If a child has a visible difference, changing schools can feel even more difficult and anxiety-provoking. As well as worries about transition, your child may have felt comfortable at their current school or have been cocooned at home and could be even more anxious about a new school and public scrutiny. There is also a concern that important information about your child’s specific needs may not be passed on from school to school.
Encourage both schools to communicate
Ideally, the primary school would liaise with parents and the secondary school to ensure any support needs are put in place. Parents can encourage the schools to liaise with each other by getting in touch with their child’s primary school to discuss the transition and what has been, or will be, put in place. Primary and secondary schools will be familiar with the process of transition and may already have plans.
Contact the secondary school
There may be reasons the primary school isn’t in a position to pass on information. In this case, you could consider contacting the secondary school yourself. Initially, do this by email to arrange a suitable time for a telephone call.

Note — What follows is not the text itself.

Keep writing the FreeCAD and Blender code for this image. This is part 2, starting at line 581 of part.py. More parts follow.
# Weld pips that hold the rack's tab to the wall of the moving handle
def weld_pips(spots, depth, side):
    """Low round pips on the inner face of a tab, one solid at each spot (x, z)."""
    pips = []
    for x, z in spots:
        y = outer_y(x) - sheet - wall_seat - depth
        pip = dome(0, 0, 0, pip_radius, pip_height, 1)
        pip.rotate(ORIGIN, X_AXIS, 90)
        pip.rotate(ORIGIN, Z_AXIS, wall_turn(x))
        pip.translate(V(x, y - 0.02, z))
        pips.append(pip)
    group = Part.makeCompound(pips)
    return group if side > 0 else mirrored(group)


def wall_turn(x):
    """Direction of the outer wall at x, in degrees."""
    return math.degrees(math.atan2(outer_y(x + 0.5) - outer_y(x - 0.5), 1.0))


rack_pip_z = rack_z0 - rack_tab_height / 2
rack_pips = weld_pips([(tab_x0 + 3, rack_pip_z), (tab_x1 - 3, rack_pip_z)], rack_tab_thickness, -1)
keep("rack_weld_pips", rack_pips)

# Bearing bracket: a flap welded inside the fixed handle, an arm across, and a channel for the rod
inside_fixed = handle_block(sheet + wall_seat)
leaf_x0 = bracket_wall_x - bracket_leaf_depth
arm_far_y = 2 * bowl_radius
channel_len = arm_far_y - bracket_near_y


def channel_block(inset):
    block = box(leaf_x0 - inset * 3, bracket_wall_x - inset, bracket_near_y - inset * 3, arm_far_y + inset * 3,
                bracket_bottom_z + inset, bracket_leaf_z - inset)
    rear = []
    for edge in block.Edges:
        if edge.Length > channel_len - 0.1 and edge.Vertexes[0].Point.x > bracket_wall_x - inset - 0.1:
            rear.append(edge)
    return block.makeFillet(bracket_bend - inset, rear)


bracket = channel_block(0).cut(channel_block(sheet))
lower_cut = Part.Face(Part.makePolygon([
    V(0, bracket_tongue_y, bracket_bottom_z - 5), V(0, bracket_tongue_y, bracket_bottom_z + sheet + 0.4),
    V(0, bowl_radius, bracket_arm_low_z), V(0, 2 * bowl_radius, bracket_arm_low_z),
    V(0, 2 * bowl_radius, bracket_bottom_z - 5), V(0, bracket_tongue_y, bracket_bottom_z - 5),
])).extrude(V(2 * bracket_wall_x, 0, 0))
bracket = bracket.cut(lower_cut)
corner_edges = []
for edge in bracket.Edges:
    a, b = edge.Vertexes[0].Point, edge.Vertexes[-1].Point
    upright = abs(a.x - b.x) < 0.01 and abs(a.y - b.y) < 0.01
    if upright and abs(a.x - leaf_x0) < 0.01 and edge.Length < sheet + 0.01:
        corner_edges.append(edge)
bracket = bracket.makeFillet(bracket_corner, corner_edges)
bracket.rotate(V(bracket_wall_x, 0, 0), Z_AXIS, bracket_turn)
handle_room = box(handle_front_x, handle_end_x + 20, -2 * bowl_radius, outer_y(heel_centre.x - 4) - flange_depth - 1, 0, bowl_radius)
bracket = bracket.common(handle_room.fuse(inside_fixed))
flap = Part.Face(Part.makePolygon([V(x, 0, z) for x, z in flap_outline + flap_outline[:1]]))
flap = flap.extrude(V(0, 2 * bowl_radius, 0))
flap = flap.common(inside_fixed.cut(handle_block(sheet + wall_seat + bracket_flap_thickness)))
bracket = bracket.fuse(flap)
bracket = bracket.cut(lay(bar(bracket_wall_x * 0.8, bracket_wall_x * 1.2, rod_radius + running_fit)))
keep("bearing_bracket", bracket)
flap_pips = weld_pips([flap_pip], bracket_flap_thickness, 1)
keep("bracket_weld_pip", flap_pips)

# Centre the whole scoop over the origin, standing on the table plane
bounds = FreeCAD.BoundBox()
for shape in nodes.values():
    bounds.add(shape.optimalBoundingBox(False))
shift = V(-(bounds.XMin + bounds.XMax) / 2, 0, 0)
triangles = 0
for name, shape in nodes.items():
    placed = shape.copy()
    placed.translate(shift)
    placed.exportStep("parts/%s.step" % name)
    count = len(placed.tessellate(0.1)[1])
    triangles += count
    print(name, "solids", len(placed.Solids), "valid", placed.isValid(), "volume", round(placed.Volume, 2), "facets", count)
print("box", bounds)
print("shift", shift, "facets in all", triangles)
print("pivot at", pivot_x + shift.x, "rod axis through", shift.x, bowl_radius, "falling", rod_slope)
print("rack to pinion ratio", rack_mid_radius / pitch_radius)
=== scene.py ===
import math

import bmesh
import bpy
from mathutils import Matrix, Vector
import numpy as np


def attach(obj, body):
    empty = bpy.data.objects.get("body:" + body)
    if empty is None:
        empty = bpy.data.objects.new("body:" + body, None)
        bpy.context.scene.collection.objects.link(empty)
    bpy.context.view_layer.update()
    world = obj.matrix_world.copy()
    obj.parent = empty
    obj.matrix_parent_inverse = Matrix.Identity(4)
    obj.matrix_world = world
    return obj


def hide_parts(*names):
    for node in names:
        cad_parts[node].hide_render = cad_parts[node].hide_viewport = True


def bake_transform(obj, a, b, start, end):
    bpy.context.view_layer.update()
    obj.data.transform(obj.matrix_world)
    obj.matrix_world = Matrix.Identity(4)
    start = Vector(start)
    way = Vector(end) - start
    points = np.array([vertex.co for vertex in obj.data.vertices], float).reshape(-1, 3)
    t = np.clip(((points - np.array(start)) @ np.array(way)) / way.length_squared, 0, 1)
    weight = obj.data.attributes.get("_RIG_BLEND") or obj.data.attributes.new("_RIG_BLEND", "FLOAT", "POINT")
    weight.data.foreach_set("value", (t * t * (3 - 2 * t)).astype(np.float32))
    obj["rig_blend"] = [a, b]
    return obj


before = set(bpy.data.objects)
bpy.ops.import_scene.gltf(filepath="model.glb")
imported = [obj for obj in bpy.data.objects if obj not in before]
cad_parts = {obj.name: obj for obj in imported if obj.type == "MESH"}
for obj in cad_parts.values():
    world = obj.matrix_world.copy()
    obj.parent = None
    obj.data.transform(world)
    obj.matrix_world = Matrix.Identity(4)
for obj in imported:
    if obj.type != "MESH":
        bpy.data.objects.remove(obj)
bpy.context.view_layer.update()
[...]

You will be able to find a suitable email address on the school’s website.
Speak to the secondary school
Here are some suggestions that may help you when speaking with the school:
- Tell the new school about your child and your concerns.

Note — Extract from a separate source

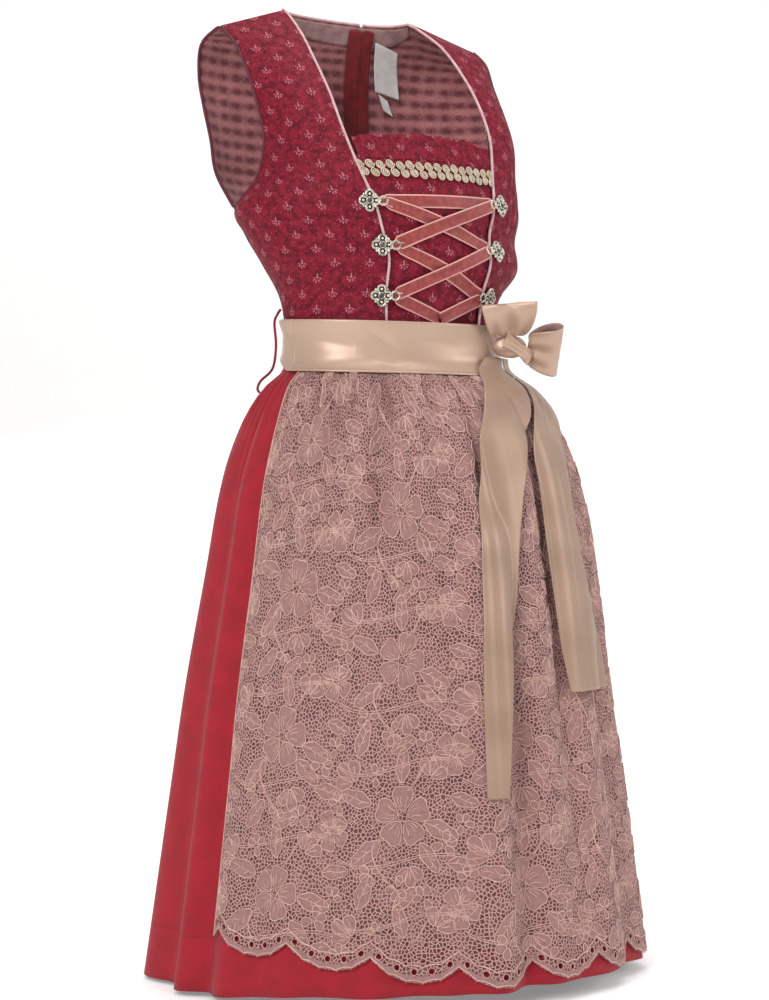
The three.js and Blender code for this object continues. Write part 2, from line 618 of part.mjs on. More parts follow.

- Highlight the particular worries and concerns your child is experiencing.
- Let them know what support they are currently receiving.
- Give details of their visible difference and any associated medical needs.
- Explain how you and your child prefer to have their condition, mark or scar described. This will help the teacher as they may not know what words to use.
- Ask who your child’s form tutor will be.
- Ask who the school’s pastoral team are and who your child should go to if they have concerns.
- Ask if their new teacher could video call, call or email your child so they feel familiar with them on their first day.
- Let them know what you think will help your child settle in and tell them about what worked and what didn’t work in their last school.
- Ask them what will happen on the first day and if there’s anything you or your child should prepare beforehand.
- Let them know about Changing Faces’ teacher support materials on our website.
Preparing your child
Here are some suggestions of things you can do to support your child and ease concerns they may have about changing schools:
- Look at the school’s website together. This should have lots of information about the school, including newsletters, curriculum information, names of teachers and support staff, as well as school activities, such as visits, drama and music productions etc. This will help your child to become familiar with the new environment and make it feel less “unknown”.
- Talk to them about the things they may like or be interested in at their new school. Feeling positive about the school and all the various activities they can become involved in will help them look forward to the new school, rather than worry about it.
- If friends or other pupils in your child’s current class are also attending the new school, try swapping information with other parents. Or if you know another parent whose child already attends the school ask them about their child’s first day and perhaps see if they and your child could talk to each other.
- A walk or drive past the school can help familiarise your child with their new environment. You can always use Google Street View to do a mock journey to school from your own home.
- Once they have started at the school, make some time to talk about how their day has gone – asking about what went well or was positive as well as the challenges.